Molar volume is a good example. It's calculated by dividing the extensive property of volume by the extensive property of moles (amount of substance). However, the result, molar volume, is an intensive property, characteristic of the substance itself, regardless of the quantity involved. This demonstrates that the combination of extensive variables can yield intensive ones.
7. Are there properties that change type under different system conditions?
While many properties are consistently intensive or extensive, some can exhibit changes under certain conditions. For example, the behavior of certain properties at extreme temperatures or pressures can cause deviations from the typical classifications. This depends on the nature of the intermolecular interactions and the overall state of the substance.

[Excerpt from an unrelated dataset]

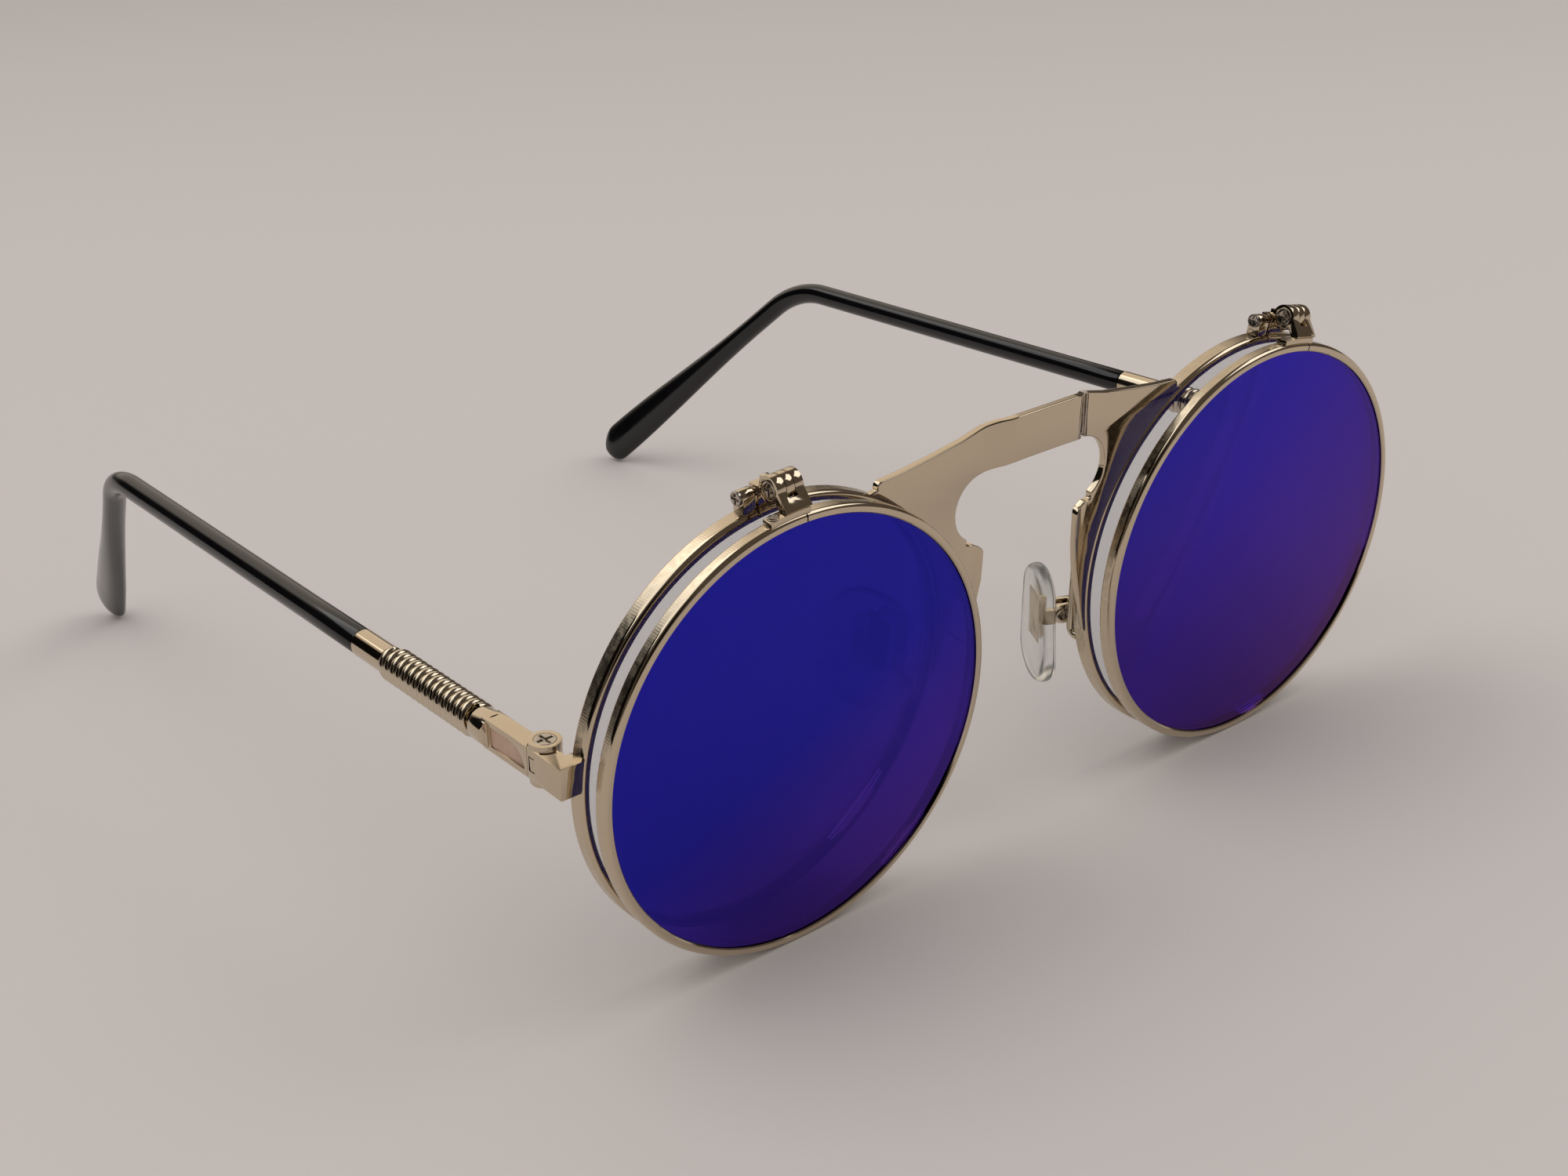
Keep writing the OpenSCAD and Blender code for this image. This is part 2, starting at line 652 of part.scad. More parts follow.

8. Why do equations use extensive variables more often than intensive ones?
Extensive variables are often preferred in thermodynamic equations because they directly reflect the system's overall size and therefore, the scale of the processes. While intensive properties are useful for determining the state, extensive properties are directly involved in calculating the total amount of heat transferred, work done, and other macroscopic changes in the system.

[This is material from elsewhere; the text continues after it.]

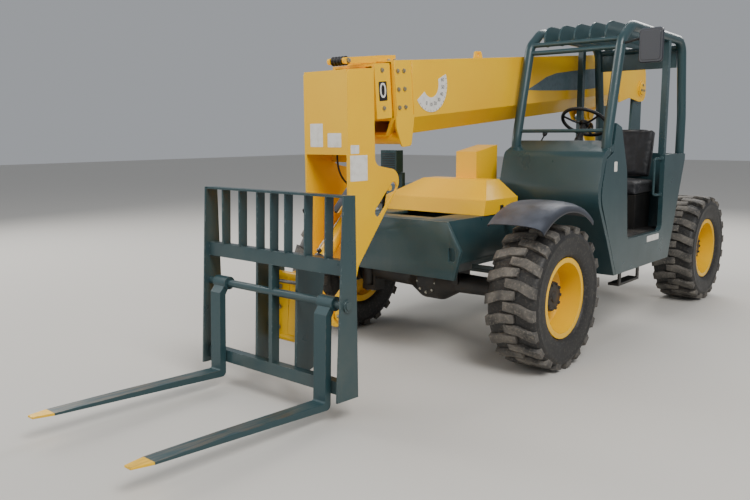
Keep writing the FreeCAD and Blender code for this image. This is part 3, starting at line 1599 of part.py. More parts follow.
def forks():
    for name, side in (("left_fork", 1), ("right_fork", -1)):
        body = piece(name, "carriage")
        centre = f"{side} * fork_spread"
        slab(
            body, "shank_and_blade", "XZ", centre, "fork_width",
            (
                ("-fork_thick", "0", "30"),
                ("fork_length", "fork_thick - fork_tip_thick - 6"),
                ("fork_length", "fork_thick - 6"),
                ("fork_length * 0.55", "fork_thick"),
                ("0", "fork_thick", "14"),
                ("0", "shaft_height - 60"),
                ("-shaft_back + fork_eye_radius * 0.6", "shaft_height"),
                ("-shaft_back - fork_eye_radius * 0.3", "shaft_height - 10"),
                ("-fork_thick", "shaft_height - 75"),
            ),
        )
        slab(
            body, "eye", "XZ", centre, "fork_width + 24",
            ("-shaft_back", "shaft_height", "fork_eye_radius"),
        )
        slab(
            body, "eye_bore", "XZ", centre, "2 * fork_width",
            ("-shaft_back", "shaft_height", "shaft_radius + seat_gap"), cut=True,
        )
        for edge in (-1, 1):
            outer = f"{side} * (fork_spread + {edge} * (fork_width / 2 + 1))"
            tip = (
                ("fork_length + 5", outer),
                ("fork_length + 5", f"{side} * (fork_spread + {edge} * fork_width * 0.25)"),
                ("fork_length * 0.9", outer),
            )
            span(body, "tip_bevel", "XY", "-50", "100", tip, cut=True)


# Wheel stations: name, x, side.
STATIONS = (
    ("front_left", "0", 1),
    ("front_right", "0", -1),
    ("rear_left", "rear_x", 1),
    ("rear_right", "rear_x", -1),
)

frame_rails()
frame_crossmembers()
boom_tower()
tower_crossmembers()
tower_pins()
counterweight()
front_box()
front_hood()
engine_pod()
engine_hood()
engine_block()
hydraulic_tank()
cab_front_panel()
cab_sides()
cab_rear_panel()
cab_floor()
cab_console()
steering_wheel()
seat()
protection_frame()
rear_header()
fenders()
mirror()
cab_step()
axle("front_axle", "0")
axle("rear_axle", "rear_x")
boom_outer()
boom_middle()
boom_fly()
boom_nose()
hose_bracket()
cylinders()
quick_coupler()
carriage_frame()
forks()
TYRE = tyre_shape()
for station, at_x, side in STATIONS:
    wheel_centre = {
        "move": (at_x, f"{side} * track_width / 2", "tyre_radius"),
        "half_turn": side < 0,
    }
    knuckle(station + "_knuckle", wheel_centre)
    rim(station + "_rim", wheel_centre)
    tyre(station + "_tyre", wheel_centre)
document.recompute()


def check():
    """Stop before anything is written if a feature failed or a cut removed nothing."""
    for thing in document.Objects:
        if "Invalid" in thing.State or "Error" in thing.State:
            raise RuntimeError(f"{thing.Name} of {thing.InList and thing.InList[0].Name} failed")
        if thing.TypeId in ("PartDesign::Pocket", "PartDesign::Groove"):
            removed = thing.BaseFeature.Shape.Volume - thing.Shape.Volume
            if removed < 1:
                raise RuntimeError(f"{thing.Name} cuts nothing")
    for thing in pieces:
        if thing.Shape.isNull() or not thing.Shape.isValid() or thing.Shape.Volume <= 0:
            raise RuntimeError(f"{thing.Label} has no valid shape")


check()
os.makedirs("parts", exist_ok=True)
for thing in pieces:
    thing.Shape.exportStep(os.path.join("parts", thing.Label + ".step"))
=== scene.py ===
import functools
import math

import bmesh
import bpy
from mathutils import Matrix, Quaternion, Vector


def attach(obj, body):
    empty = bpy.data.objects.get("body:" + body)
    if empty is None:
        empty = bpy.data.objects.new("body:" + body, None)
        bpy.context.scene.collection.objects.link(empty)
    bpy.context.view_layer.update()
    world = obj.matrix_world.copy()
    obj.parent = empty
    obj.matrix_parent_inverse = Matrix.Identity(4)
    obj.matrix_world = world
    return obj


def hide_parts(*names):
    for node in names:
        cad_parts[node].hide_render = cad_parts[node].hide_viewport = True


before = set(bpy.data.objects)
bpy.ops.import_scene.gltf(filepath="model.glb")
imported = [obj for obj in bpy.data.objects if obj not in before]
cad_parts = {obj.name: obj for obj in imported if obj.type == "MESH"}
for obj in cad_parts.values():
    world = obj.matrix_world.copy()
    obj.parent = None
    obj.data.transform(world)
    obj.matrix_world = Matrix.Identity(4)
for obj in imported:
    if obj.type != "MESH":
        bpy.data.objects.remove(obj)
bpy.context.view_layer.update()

# Row frame: +X forward, +Y to the machine's left, +Z up, metres.


def show(name, data):
    thing = bpy.data.objects.new(name, data)
    bpy.context.scene.collection.objects.link(thing)
    return thing


def aim(thing, place, direction, roll=0.0):
    """Stands a camera or a lamp at its place, looking in a direction."""
    thing.location = place
    thing.rotation_mode = "QUATERNION"
    thing.rotation_quaternion = direction.to_track_quat("-Z", "Y") @ Quaternion((0, 0, 1), roll)


# Camera at the photograph's place: front left of the machine, at a standing eye.
CAMERA_PLACE = (5.0195, 3.3342, 1.649)
CAMERA_HEADING = 3.8551
CAMERA_PITCH = -0.1539
CAMERA_ROLL = -0.0062
CAMERA_LENS = 36.27
SENSOR_WIDTH = 36

camera_data = bpy.data.cameras.new("camera")
camera_data.lens = CAMERA_LENS
camera_data.sensor_width = SENSOR_WIDTH
camera = show("camera", camera_data)
heading = Vector((
    math.cos(CAMERA_HEADING) * math.cos(CAMERA_PITCH),
    math.sin(CAMERA_HEADING) * math.cos(CAMERA_PITCH),
    math.sin(CAMERA_PITCH),
))
aim(camera, CAMERA_PLACE, heading, CAMERA_ROLL)
bpy.context.scene.camera = camera


# Places are measured from the ground under the middle of the front axle.
def shift(x, y, z):
    return Matrix.Translation((x, y, z))


def turn(axis, degrees):
    return Matrix.Rotation(math.radians(degrees), 4, axis)


GROUND = shift(0.28861, -0.12, 0)
WHEEL_BASE = 2.96
TRACK_HALF = 0.94
AXLE_HEIGHT = 0.508
CAB_MIDDLE = 0.6565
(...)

9. How does the classification affect lab experiment design?
Understanding the difference between intensive and extensive properties is crucial for experimental design. When choosing measurement techniques, choosing measurements related to intensive properties often simplifies data analysis, as they're independent of the sample size. Measuring and interpreting extensive properties often necessitates accounting for varying sample sizes.
10. Are there exceptions to the classification of physical properties?
While the classification of properties as intensive or extensive is very helpful, it's not absolute. Some properties can exhibit borderline behavior or have complexities that make strict categorization challenging. The classification primarily serves as a useful model for understanding and predicting the behavior of systems. In unusual conditions, properties may deviate from the standard classification.